On 23rd, the results of Carmel and St. Xavier’s were declared. I went to school by bus, but came back with a friend in her car. Anushua and Srimoyee had very kindly offered to help us during the admission period. Usually, dad’s older ex-students come to lend us a hand during admissions, but this time none of them could turn up. Instead, two of my friends came over. At first, both my parents and I were not really sure about how much they would be able to help. But very soon, all our fears were proved groundless. Both Anushua and Srimoyee were working deftly and confidently, and enjoying themselves a lot. I myself have been doing admission work for over five years now, so it is not particularly exciting for me any longer, but for my friends it was the first time, and they really made the most of it. In fact, had it not been for their help, we would not have been able to handle the first day’s crowd so smoothly and hassle-freely.

Like always, I had been a bit tense about what my report card would show, but as usual, nothing unexpected came out of it, other than a better-than-expected grade in Computer Applications, maybe! After we had gone through our report cards with mounting relief, both Anushua and I rushed back to her car to get home as soon as we could. Srimoyee was going home with her father. Afterwards, she changed into fresh clothes and came over to our house, got herself admitted, and then came out to help us. All the three of us are in the same batch. We had planned it that way, and that was a good thing too, as we are now in different sections in school, and see each other less often than we would have liked to.

In the beginning, only Carmel girls kept coming in a slow and steady rate. It was fun, and not very hectic, attending to our classmates in ones and twos. The rush started when the St. Xavier’s boys started coming. I have often wandered why these boys like to come in huge groups, and create a mess both for us and themselves, but for some obscure reason they do it every year. But this year the Xaverians outdid themselves. When the first of the lot started coming in, I went and sat under the large bokul tree just next to our gate. We had divided the job between ourselves in such a way that the people who came to get their names enrolled for class nine or those who wanted to get their children admitted in class eight came and spoke to me. The students of class nine were first sent to my mother, who with the help of my friends gave the candidates certain notices and forms, and sent them in to daddy’s room for the final step. Things went on more or less smoothly, and as always we came away with different kinds of experiences.

It is surprising how often adults behave like ten-year-olds. There was a time when almost fifteen pairs of guardians were waiting with their wards in the garden.
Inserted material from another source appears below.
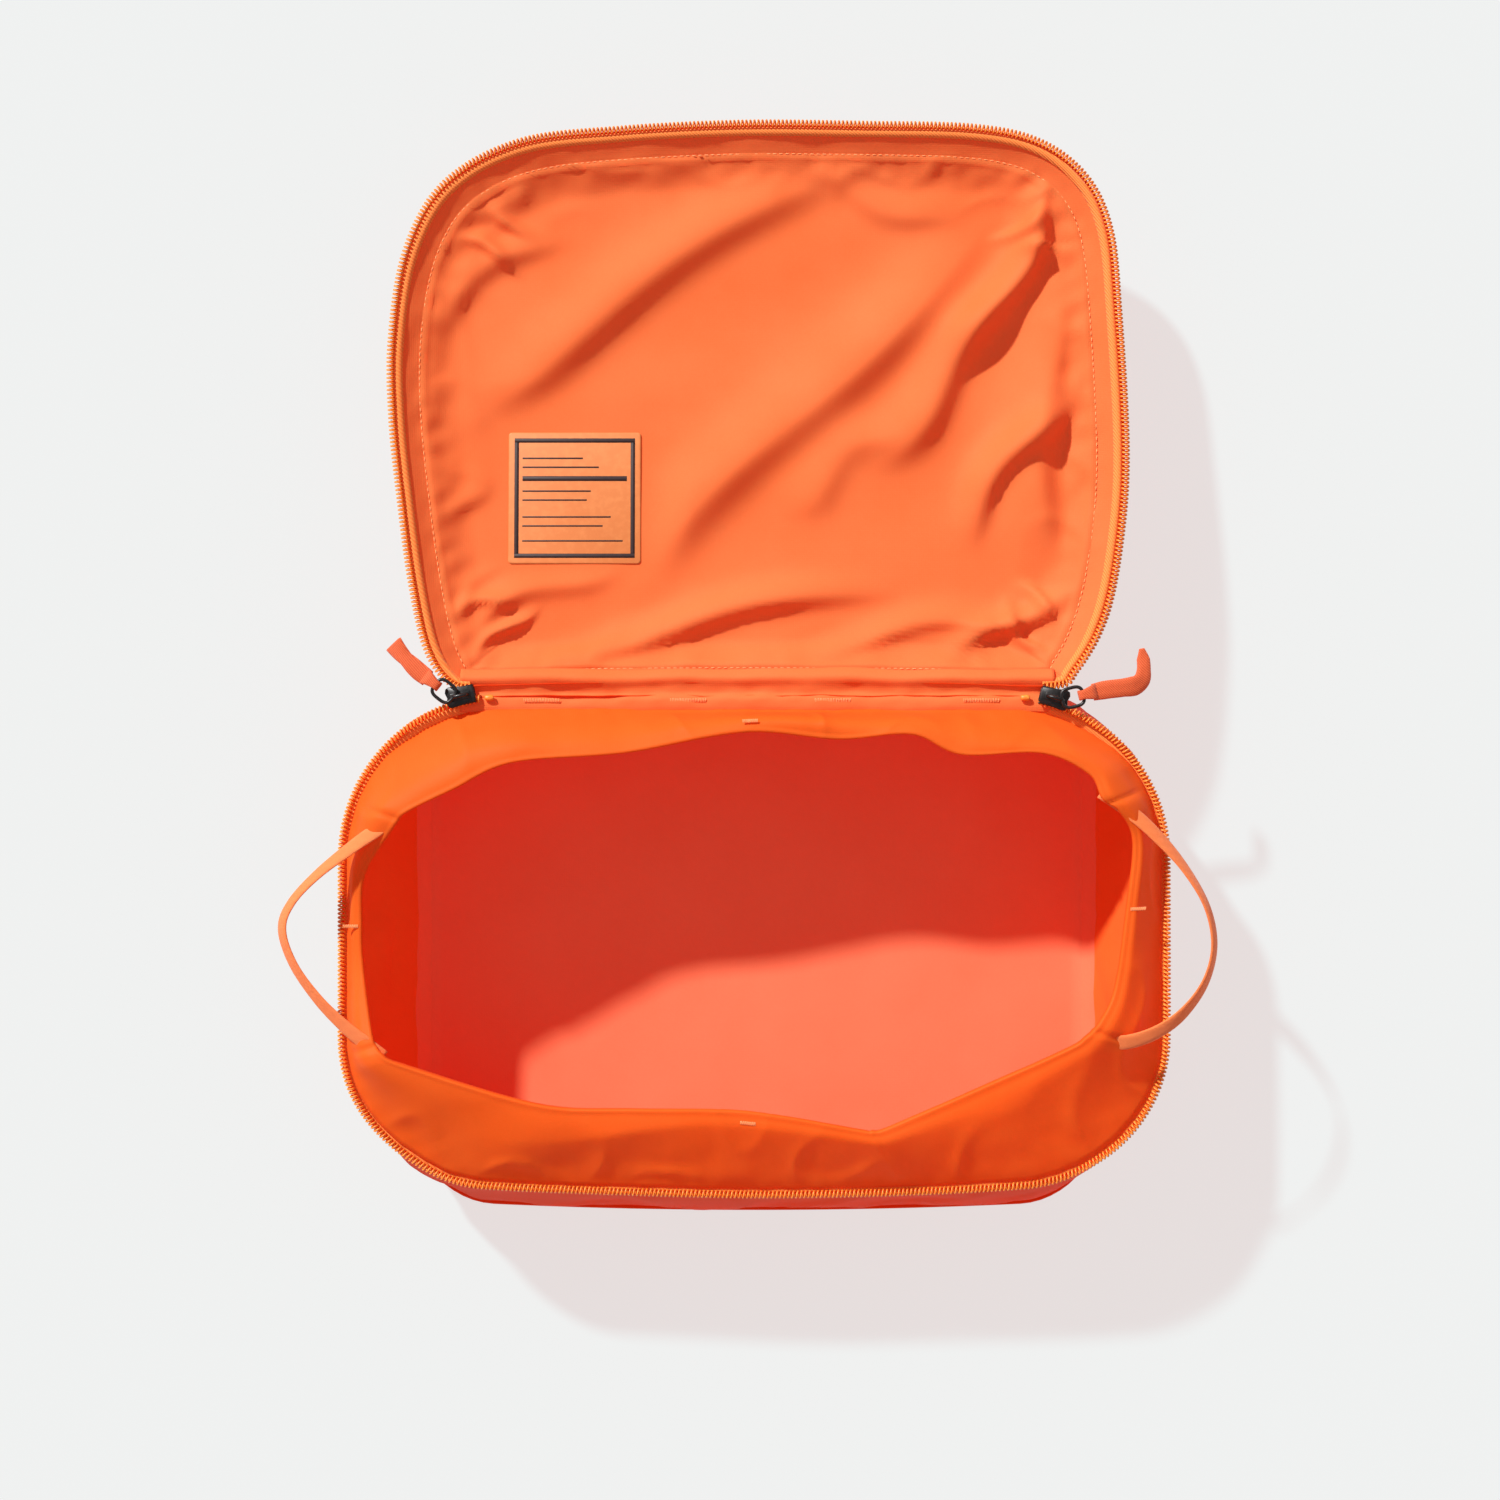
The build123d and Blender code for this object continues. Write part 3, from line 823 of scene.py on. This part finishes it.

A great number of them were people who wanted to admit their children in class eight. It was my job to get them to enroll their children’s names for class nine before I told them the date for class eight’s admission. At one point, a group of eight parents surrounded me for enrollment. It was a hot day, with the sun blazing down our necks, and everybody felt irritable. It turned out that all the eight parents were in a hurry, and they seemed convinced that I was intentionally working very slowly to trouble them. As a result, all the parents started telling me their child’s name, their address and other details all at once! When I asked them to come one at a time, they took offence and stood there grumpily. None of them seemed to be able to understand that I was working as fast as I could! Others came and started bargaining over the batch timings, as none of the four batches was convenient for them. This caused a lot of delay.

But there were also some very co-operative parents. A lady waited with her two sons for almost half-an-hour without complaining once. When I offered her my chair, she politely refused and said that I should go on with my work and not worry about her. Another group of parents came prepared with every requirement. They had even decided on the batch that they wanted before-hand, so they hardly took ten minutes to get admitted and leave without any mess.

We had to send almost half of the people to get their report cards photocopied, which made me wonder why I bother to tell the parents about all the requirements when they come to enroll their names in class eight. Most people did not seem to have heard a single thing that had been told to them the previous year. So this year, I did a lot less talking, and simply enrolled the names and told the parents about the probable fees. Since we would have to tell them everything all over again the next year, why do it now?

Along with all the people who came, my mother had to handle a continuous flow of phone calls. So when we came upstairs at twelve thirty, all five of us were dead beat. We took our baths, had some food, and all of us, including my friends fell asleep for two solid hours.

In the evening, my friends remained to help, while I had to go for tuition. When I came back at seven forty-five, they were still there. After I came back, both of them went home to Anushua’s place, from where Srimoyee’s father came and took her back. Back at our place, we attended to people till almost quarter-past-nine. There wasn’t so much of a rush during the evening, and things went on peacefully enough. By nine-thirty, we had packed up and locked up the house, and come upstairs for a long cold shower, a filling dinner and a cool bed. Thus ended the first day of admissions. After that, the days were not as hectic. People kept coming in a steady flow, but we could handle that well enough by ourselves. Then, on 2nd April we had the admissions for class eight. There was going to be only one batch, and too many enthusiasts, so there was some unpleasantness, which we are all trying to forget. But all in all, this year’s admissions were peaceful and satisfying. I only hope that next year’s will be even more so, so that there won’t be any unhappy memories at all.